**Stored data:**
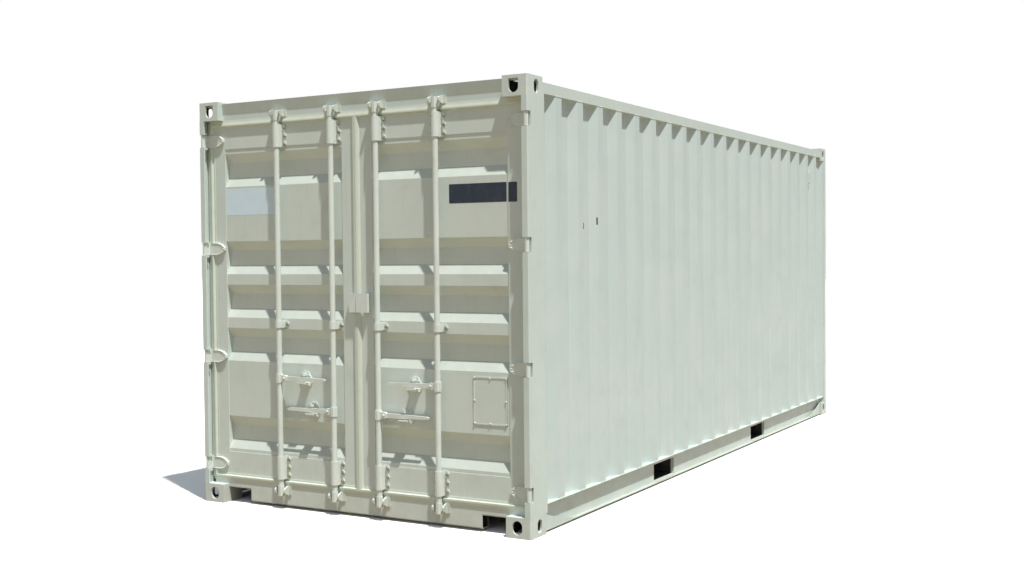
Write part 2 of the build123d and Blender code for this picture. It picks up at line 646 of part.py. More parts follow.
def fork_pockets():
    """The plates of the two tunnels for lifting forks, with straps under their mouths."""
    plates = []
    y, low, strap = Y_WEB, RAIL_BOTTOM, POCKET_BOTTOM
    for centre in (-POCKET_OFFSET, POCKET_OFFSET):
        x0, x1 = centre - POCKET_WIDTH / 2, centre + POCKET_WIDTH / 2
        plates.append(block(x0 - POCKET_WALL, x0, -y, y, low, FLOOR_BOTTOM))
        plates.append(block(x1, x1 + POCKET_WALL, -y, y, low, FLOOR_BOTTOM))
        plates.append(block(x0, x1, -y, y, POCKET_TOP, FLOOR_BOTTOM))
        plates.append(block(x0, x1, y - POCKET_STRAP, y, low, strap))
        plates.append(block(x0, x1, -y, POCKET_STRAP - y, low, strap))
    return plates


def door_frame():
    """The hollow frame of the left leaf: two stiles and two rails."""
    x0, x1 = X_LEAF, X_LEAF_BACK
    inner_y = Y_LEAF_IN + CENTRE_STILE
    outer_y = Y_LEAF_OUT - HINGE_STILE
    low, high = DOOR_BOTTOM + DOOR_RAIL, DOOR_TOP - DOOR_RAIL
    frame = block(x0, x1, Y_LEAF_IN, Y_LEAF_OUT, DOOR_BOTTOM, DOOR_TOP)
    frame -= block(x0, x1, inner_y, outer_y, low, high)
    wall = DOOR_WALL
    foot, head = DOOR_BOTTOM + wall, DOOR_TOP - wall
    frame -= block(x0 + wall, x1 - wall, Y_LEAF_IN + wall, inner_y - wall, foot, head)
    frame -= block(x0 + wall, x1 - wall, outer_y + wall, Y_LEAF_OUT - wall, foot, head)
    frame -= block(x0 + wall, x1 - wall, inner_y, outer_y, foot, low - wall)
    frame -= block(x0 + wall, x1 - wall, inner_y, outer_y, high + wall, head)
    return frame


def door_panel():
    """The sheet of the left leaf, with its level recesses."""
    x_flat = X_PANEL
    half = PANEL_FLAT / 2 + PANEL_SLOPE
    line = [(x_flat, DOOR_BOTTOM + DOOR_RAIL)]
    for level in PANEL_LEVELS:
        line.append((x_flat, level - half))
        line.append((x_flat + PANEL_RECESS, level - PANEL_FLAT / 2))
        line.append((x_flat + PANEL_RECESS, level + PANEL_FLAT / 2))
        line.append((x_flat, level + half))
    line.append((x_flat, DOOR_TOP - DOOR_RAIL))
    return side_prism(sheet_outline(line, -SHEET), Y_LEAF_IN + CENTRE_STILE, Y_LEAF_OUT - HINGE_STILE)


def hinge_blade(level):
    """One hinge strap of the left leaf: an eye with its pin, an arm back to the leaf, a pointed blade."""
    half = HINGE_HEIGHT / 2
    z0, z1 = level - half, level + half
    y_out = Y_PIN + HINGE_ARM_OUT
    tip = Y_LEAF_OUT - HINGE_REACH
    section = Pos(X_PIN, Y_PIN, z0) * RegularPolygon(HINGE_EYE, HINGE_FACETS, major_radius=False)
    eye = extrude(section, amount=HINGE_HEIGHT)
    arm = block(X_PIN, X_LEAF, Y_PIN - HINGE_ARM_IN, y_out, z0, z1)
    taper, shoulder = tip + HINGE_TAPER, tip + HINGE_SHOULDER
    points = [(y_out, z0), (y_out, z1), (taper, z1), (shoulder, level + HINGE_SHOULDER_HALF),
              (tip, level + HINGE_NOSE_HALF), (tip, level - HINGE_NOSE_HALF),
              (shoulder, level - HINGE_SHOULDER_HALF), (taper, z0)]
    blade = end_prism(points, X_LEAF - HINGE_PLATE, X_LEAF)
    return eye + arm + blade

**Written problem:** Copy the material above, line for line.

**Final result:**
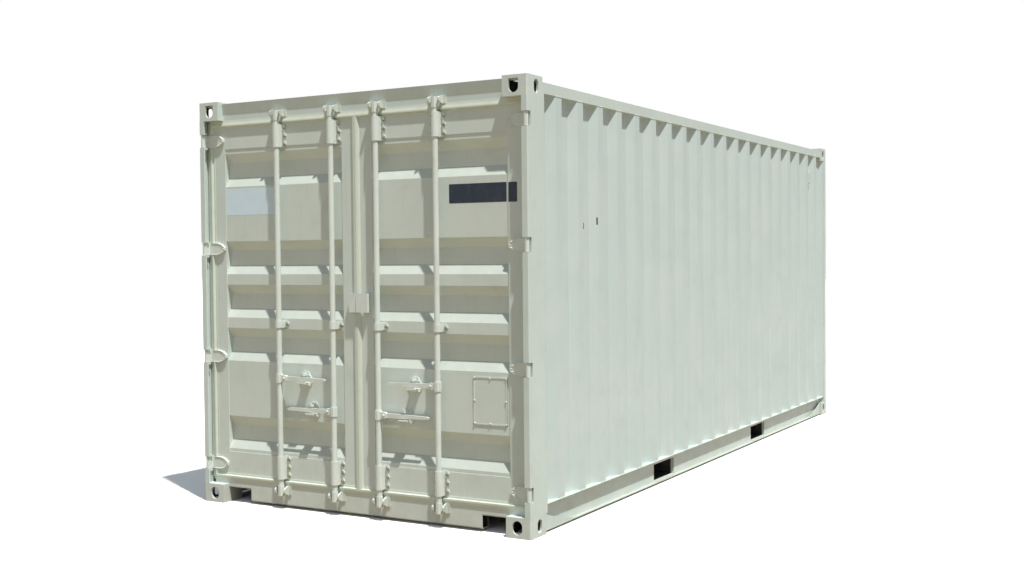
Write part 2 of the build123d and Blender code for this picture. It picks up at line 646 of part.py. More parts follow.
def fork_pockets():
    """The plates of the two tunnels for lifting forks, with straps under their mouths."""
    plates = []
    y, low, strap = Y_WEB, RAIL_BOTTOM, POCKET_BOTTOM
    for centre in (-POCKET_OFFSET, POCKET_OFFSET):
        x0, x1 = centre - POCKET_WIDTH / 2, centre + POCKET_WIDTH / 2
        plates.append(block(x0 - POCKET_WALL, x0, -y, y, low, FLOOR_BOTTOM))
        plates.append(block(x1, x1 + POCKET_WALL, -y, y, low, FLOOR_BOTTOM))
        plates.append(block(x0, x1, -y, y, POCKET_TOP, FLOOR_BOTTOM))
        plates.append(block(x0, x1, y - POCKET_STRAP, y, low, strap))
        plates.append(block(x0, x1, -y, POCKET_STRAP - y, low, strap))
    return plates


def door_frame():
    """The hollow frame of the left leaf: two stiles and two rails."""
    x0, x1 = X_LEAF, X_LEAF_BACK
    inner_y = Y_LEAF_IN + CENTRE_STILE
    outer_y = Y_LEAF_OUT - HINGE_STILE
    low, high = DOOR_BOTTOM + DOOR_RAIL, DOOR_TOP - DOOR_RAIL
    frame = block(x0, x1, Y_LEAF_IN, Y_LEAF_OUT, DOOR_BOTTOM, DOOR_TOP)
    frame -= block(x0, x1, inner_y, outer_y, low, high)
    wall = DOOR_WALL
    foot, head = DOOR_BOTTOM + wall, DOOR_TOP - wall
    frame -= block(x0 + wall, x1 - wall, Y_LEAF_IN + wall, inner_y - wall, foot, head)
    frame -= block(x0 + wall, x1 - wall, outer_y + wall, Y_LEAF_OUT - wall, foot, head)
    frame -= block(x0 + wall, x1 - wall, inner_y, outer_y, foot, low - wall)
    frame -= block(x0 + wall, x1 - wall, inner_y, outer_y, high + wall, head)
    return frame


def door_panel():
    """The sheet of the left leaf, with its level recesses."""
    x_flat = X_PANEL
    half = PANEL_FLAT / 2 + PANEL_SLOPE
    line = [(x_flat, DOOR_BOTTOM + DOOR_RAIL)]
    for level in PANEL_LEVELS:
        line.append((x_flat, level - half))
        line.append((x_flat + PANEL_RECESS, level - PANEL_FLAT / 2))
        line.append((x_flat + PANEL_RECESS, level + PANEL_FLAT / 2))
        line.append((x_flat, level + half))
    line.append((x_flat, DOOR_TOP - DOOR_RAIL))
    return side_prism(sheet_outline(line, -SHEET), Y_LEAF_IN + CENTRE_STILE, Y_LEAF_OUT - HINGE_STILE)


def hinge_blade(level):
    """One hinge strap of the left leaf: an eye with its pin, an arm back to the leaf, a pointed blade."""
    half = HINGE_HEIGHT / 2
    z0, z1 = level - half, level + half
    y_out = Y_PIN + HINGE_ARM_OUT
    tip = Y_LEAF_OUT - HINGE_REACH
    section = Pos(X_PIN, Y_PIN, z0) * RegularPolygon(HINGE_EYE, HINGE_FACETS, major_radius=False)
    eye = extrude(section, amount=HINGE_HEIGHT)
    arm = block(X_PIN, X_LEAF, Y_PIN - HINGE_ARM_IN, y_out, z0, z1)
    taper, shoulder = tip + HINGE_TAPER, tip + HINGE_SHOULDER
    points = [(y_out, z0), (y_out, z1), (taper, z1), (shoulder, level + HINGE_SHOULDER_HALF),
              (tip, level + HINGE_NOSE_HALF), (tip, level - HINGE_NOSE_HALF),
              (shoulder, level - HINGE_SHOULDER_HALF), (taper, z0)]
    blade = end_prism(points, X_LEAF - HINGE_PLATE, X_LEAF)
    return eye + arm + blade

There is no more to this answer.